## EXERCISE PROMPT:
Take all the material and copy it exactly.

--- start ---

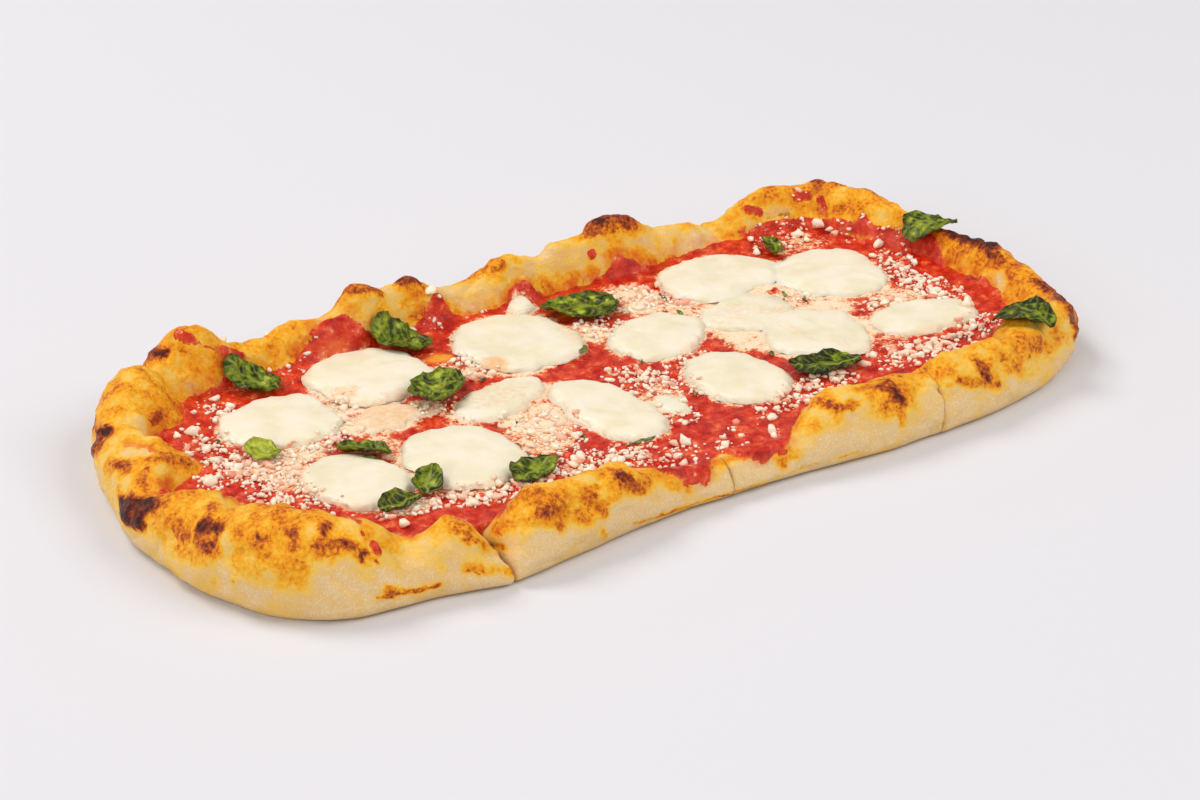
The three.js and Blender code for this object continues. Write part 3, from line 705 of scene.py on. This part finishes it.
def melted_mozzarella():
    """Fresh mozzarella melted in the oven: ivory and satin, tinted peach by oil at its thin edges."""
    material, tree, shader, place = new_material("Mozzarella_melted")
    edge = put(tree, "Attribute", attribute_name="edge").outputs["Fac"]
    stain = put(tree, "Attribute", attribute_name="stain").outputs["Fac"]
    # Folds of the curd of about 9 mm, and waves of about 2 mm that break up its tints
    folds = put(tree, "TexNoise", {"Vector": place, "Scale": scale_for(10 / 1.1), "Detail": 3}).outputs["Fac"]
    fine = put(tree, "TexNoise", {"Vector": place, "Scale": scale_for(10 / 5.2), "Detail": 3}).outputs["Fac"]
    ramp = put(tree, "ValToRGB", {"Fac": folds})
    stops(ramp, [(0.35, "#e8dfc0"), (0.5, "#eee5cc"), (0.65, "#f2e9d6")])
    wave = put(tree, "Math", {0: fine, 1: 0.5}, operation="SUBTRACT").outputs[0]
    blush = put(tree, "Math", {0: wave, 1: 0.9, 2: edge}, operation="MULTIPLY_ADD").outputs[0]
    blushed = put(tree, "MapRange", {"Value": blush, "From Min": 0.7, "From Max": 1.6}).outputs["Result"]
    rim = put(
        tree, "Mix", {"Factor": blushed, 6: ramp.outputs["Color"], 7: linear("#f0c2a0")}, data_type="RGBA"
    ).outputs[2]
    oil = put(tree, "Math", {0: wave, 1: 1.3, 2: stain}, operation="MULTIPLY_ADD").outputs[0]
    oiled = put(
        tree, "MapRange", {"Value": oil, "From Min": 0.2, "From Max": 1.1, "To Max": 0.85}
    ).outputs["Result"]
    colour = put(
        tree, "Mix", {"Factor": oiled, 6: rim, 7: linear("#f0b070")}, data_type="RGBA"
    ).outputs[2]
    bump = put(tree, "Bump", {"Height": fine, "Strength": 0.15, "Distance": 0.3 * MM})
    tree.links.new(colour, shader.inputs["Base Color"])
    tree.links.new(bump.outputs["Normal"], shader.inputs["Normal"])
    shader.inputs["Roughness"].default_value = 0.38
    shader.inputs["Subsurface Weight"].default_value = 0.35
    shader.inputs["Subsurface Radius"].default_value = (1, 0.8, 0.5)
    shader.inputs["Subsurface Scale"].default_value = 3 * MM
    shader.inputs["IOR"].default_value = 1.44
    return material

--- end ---

## WORKED ANSWER:
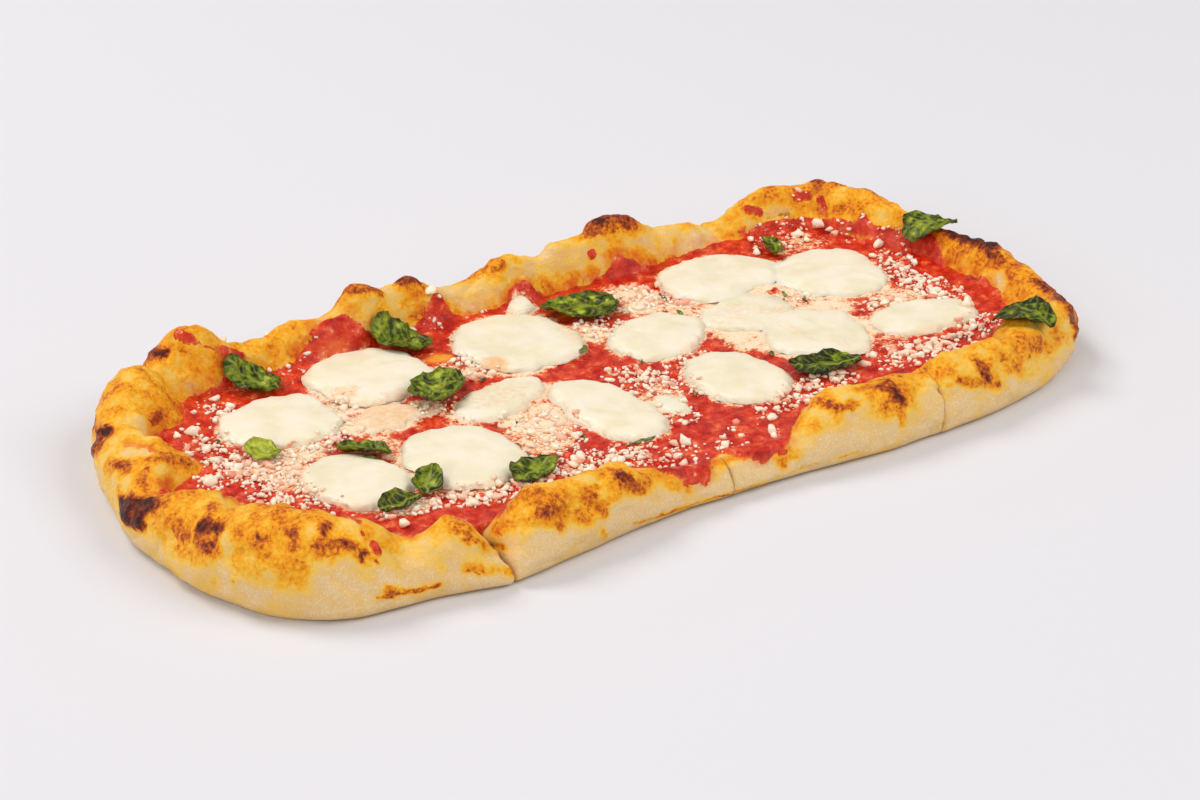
The three.js and Blender code for this object continues. Write part 3, from line 705 of scene.py on. This part finishes it.
def melted_mozzarella():
    """Fresh mozzarella melted in the oven: ivory and satin, tinted peach by oil at its thin edges."""
    material, tree, shader, place = new_material("Mozzarella_melted")
    edge = put(tree, "Attribute", attribute_name="edge").outputs["Fac"]
    stain = put(tree, "Attribute", attribute_name="stain").outputs["Fac"]
    # Folds of the curd of about 9 mm, and waves of about 2 mm that break up its tints
    folds = put(tree, "TexNoise", {"Vector": place, "Scale": scale_for(10 / 1.1), "Detail": 3}).outputs["Fac"]
    fine = put(tree, "TexNoise", {"Vector": place, "Scale": scale_for(10 / 5.2), "Detail": 3}).outputs["Fac"]
    ramp = put(tree, "ValToRGB", {"Fac": folds})
    stops(ramp, [(0.35, "#e8dfc0"), (0.5, "#eee5cc"), (0.65, "#f2e9d6")])
    wave = put(tree, "Math", {0: fine, 1: 0.5}, operation="SUBTRACT").outputs[0]
    blush = put(tree, "Math", {0: wave, 1: 0.9, 2: edge}, operation="MULTIPLY_ADD").outputs[0]
    blushed = put(tree, "MapRange", {"Value": blush, "From Min": 0.7, "From Max": 1.6}).outputs["Result"]
    rim = put(
        tree, "Mix", {"Factor": blushed, 6: ramp.outputs["Color"], 7: linear("#f0c2a0")}, data_type="RGBA"
    ).outputs[2]
    oil = put(tree, "Math", {0: wave, 1: 1.3, 2: stain}, operation="MULTIPLY_ADD").outputs[0]
    oiled = put(
        tree, "MapRange", {"Value": oil, "From Min": 0.2, "From Max": 1.1, "To Max": 0.85}
    ).outputs["Result"]
    colour = put(
        tree, "Mix", {"Factor": oiled, 6: rim, 7: linear("#f0b070")}, data_type="RGBA"
    ).outputs[2]
    bump = put(tree, "Bump", {"Height": fine, "Strength": 0.15, "Distance": 0.3 * MM})
    tree.links.new(colour, shader.inputs["Base Color"])
    tree.links.new(bump.outputs["Normal"], shader.inputs["Normal"])
    shader.inputs["Roughness"].default_value = 0.38
    shader.inputs["Subsurface Weight"].default_value = 0.35
    shader.inputs["Subsurface Radius"].default_value = (1, 0.8, 0.5)
    shader.inputs["Subsurface Scale"].default_value = 3 * MM
    shader.inputs["IOR"].default_value = 1.44
    return material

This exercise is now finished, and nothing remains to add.